Dendrite-free Li Anode Enabled by a Metal–Organic Framework-Modified Solid Polymer Electrolyte for High-Performance Lithium Metal Batteries
Wenyan Shang, Yubing Chen, Jialun Han, Ping Ouyang, Chenxin Fang, Jie Du
Abstract
Uncontrollable dendrite formation following the uneven deposition of lithium significantly affects the safety and service life of lithium metal batteries (LMBs). Therefore, a metal–organic framework solid polymer electrolyte (MSPE) with immobilized anions was prepared by the copolymerization of diallyl dicarbonate and a modified metal–organic framework material (MOFs).
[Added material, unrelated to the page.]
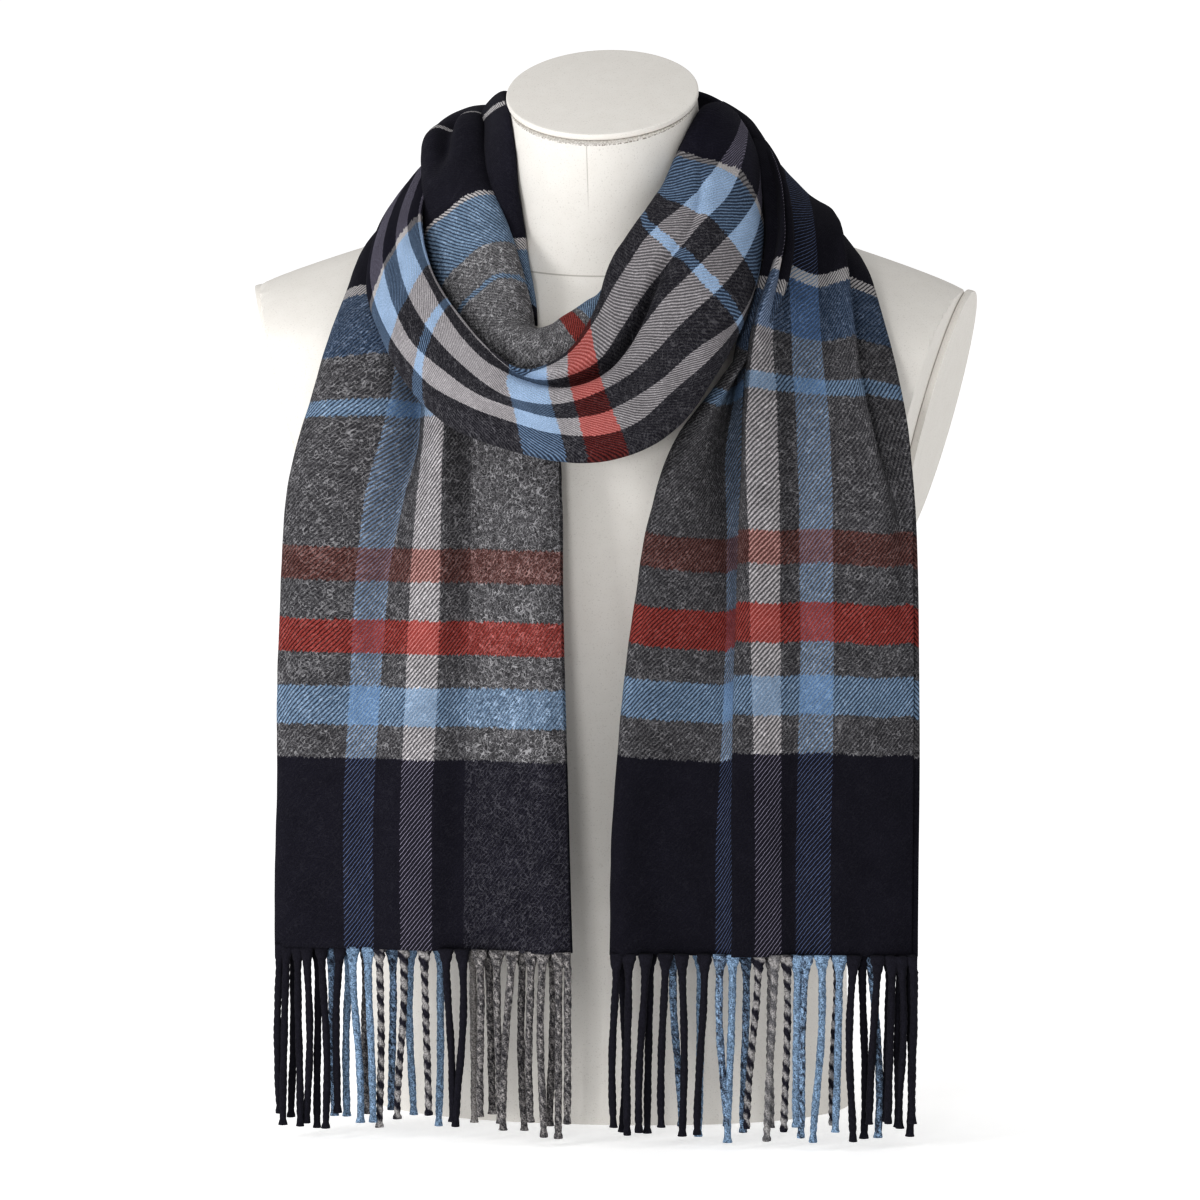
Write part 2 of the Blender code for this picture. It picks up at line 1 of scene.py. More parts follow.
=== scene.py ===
# %% [markdown]
# # A check blanket scarf wound round a dress form
# A blanket scarf is one long width of brushed wool, woven in a check and folded in two. Here
# it hangs over a dress form: one end comes down the left of the chest, the middle goes once
# round the neck, and the other end comes down the right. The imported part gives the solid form
# of every piece. Here each one gets its cloth, yarn or painted cover: thin sheets of woven
# wool laid on the solid's form, a fringe of twisted strands, and a smooth form under them.

from math import atan2, cos, pi, radians, sin, sqrt, tan

import bmesh
import bpy
import numpy as np
from mathutils import Matrix, Vector, noise
from mathutils.bvhtree import BVHTree


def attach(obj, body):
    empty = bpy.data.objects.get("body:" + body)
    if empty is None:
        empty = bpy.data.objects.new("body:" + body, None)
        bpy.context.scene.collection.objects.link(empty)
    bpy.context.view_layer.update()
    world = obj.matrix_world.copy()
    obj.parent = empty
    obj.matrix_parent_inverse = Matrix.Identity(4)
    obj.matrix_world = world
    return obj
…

This not only avoids the agglomeration phenomenon caused by direct physical introduction of MOFs but also fixes the anion (TFSI–) by the numerous coordinated unsaturated cation sites exposed on the MSPE. Based on space charge theory, anion coordination is an effective lithium dendrite elimination method that results in protection of the lithium anode within LMBs. As a result, the assembled Li/LiFePO4 (LFP) cell exhibits a discharge specific capacity of 154.6 mA h g–1 and a capacity retention rate of 95.75% after 200 charge–discharge cycles at 0.2 C (1 C = 180 mA h g–1) at room temperature. More importantly, the assembled Li/Li symmetric cell with an MSPE exhibits a stable and low-potential cycle for 300 h at a current density of 0.5 mA cm–2 and achieves dendrite-free lithium deposition. This study provides a promising MOF-based solid polymer electrolyte for safe and high-performance LMBs.